I liked it very much, although I was not entirely surprised to hear that there are people who did not like it at all. Some of the things they dislike are the clichés—they’re homophobes who are gay, Lars has a domineering mother and weak father, etc.—but those things didn’t bother me. The other valid complaint is that we are offered no explanation why Lars would join this group, especially when he is so clearly against it at the beginning. Okay, we get the whole brotherhood and alienated from society thing, but if Lars has been making passes at guys, he has some inkling that he’s gay, and it is illogical that he would knowingly join this anti-gay group. Perhaps we’re supposed to believe that Lars really is closeted and in some way hopes joining the group can help him be rid of his nasty urges? If so, we need something more to indicate that [which is making me reflect on how, nowadays, you really have to go out of your way to prove that a gay character is closeted, as it has become just so normal to assume that they’re out and adjusted to their sexuality]. Still others bristle at the pat-ness of some of the twists toward the end.

So all those complaints are valid points, but for me they’re all mostly trumped by the quality of the performances. The script is good, none of the lines seem contrived, but what you can’t write is the way that Lars and Jimmy seem to be truly in love, truly troubled by their challenges, and truly blissful and carried away by their feelings. They are both very good, I don’t mean to slight Thure Lindhardt as Lars in any way, for he is very convincingly inward, rebellious and excited by his feelings for Jimmy, but it's David Dencik as Jimmy who creates the impression most people will remember. For not only does he seem really in love with Lars, but we see in his huge brown eyes—which get much effective play—that he is haunted by fear of what will happen to them if they are discovered, and a thousand unknowable thoughts we have no clue about, but which give him a very believable depth and humanity. So I would say this is one of those movies that may have flaws, but gives cause to forget those flaws through the quality of the performances and its overriding emotion.
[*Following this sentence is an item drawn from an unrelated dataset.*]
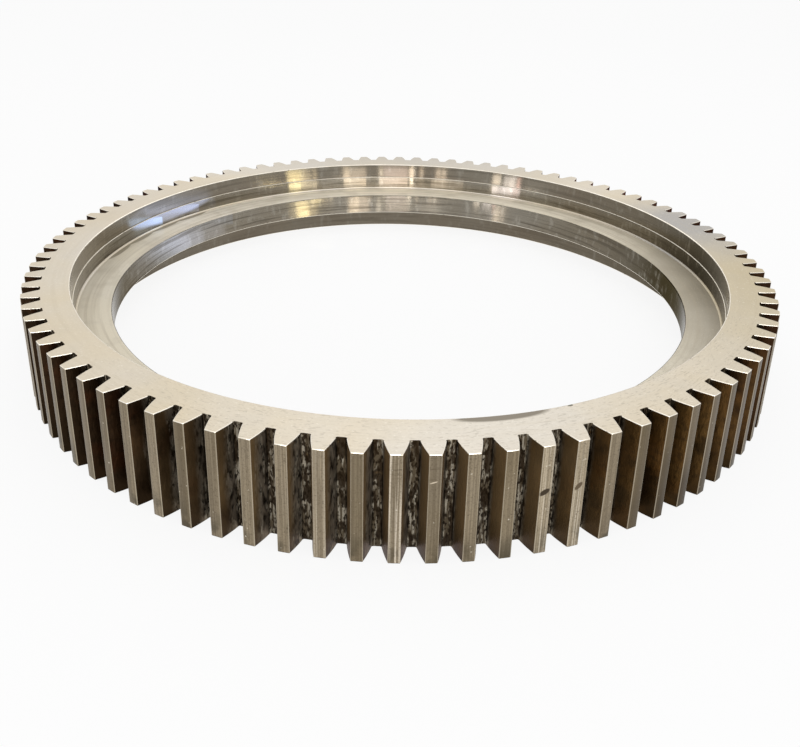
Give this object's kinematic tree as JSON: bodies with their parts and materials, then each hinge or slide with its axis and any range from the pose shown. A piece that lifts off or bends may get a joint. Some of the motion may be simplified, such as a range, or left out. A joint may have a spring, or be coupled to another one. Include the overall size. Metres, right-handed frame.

This invites direct comparison to Brokeback Mountain, and not just because they’re closeted guys tentatively falling in love in an anti-gay society, but also because their romance develops as they stay together at a remote location, and they need to keep it secret. And they have no idea what kind of future they could possibly hope for together. And one who tires of the traditional gay fare and would like to see something that allows space for nastiness and unruly feelings—as opposed to repeats of well-worn agenda items such as “we’re all okay” or that “we’re just like straights only we dress better and throw better parties”—will find some interesting, unusual stuff to latch onto here.

Now, after all this, you realize how ludicrous and off-putting that "Love Conquers All" tagline is. If they want to be all positive and make this movie out to be the feel-good self-loathing-gay-neo-Nazi movie of the year, why don't they just say "Unicorns Are Free!" or "Happy Bubble Fun Time!!!" It would make about as much sense.

Should you watch it: 

Yes, it’s an involving and moving love story between two men.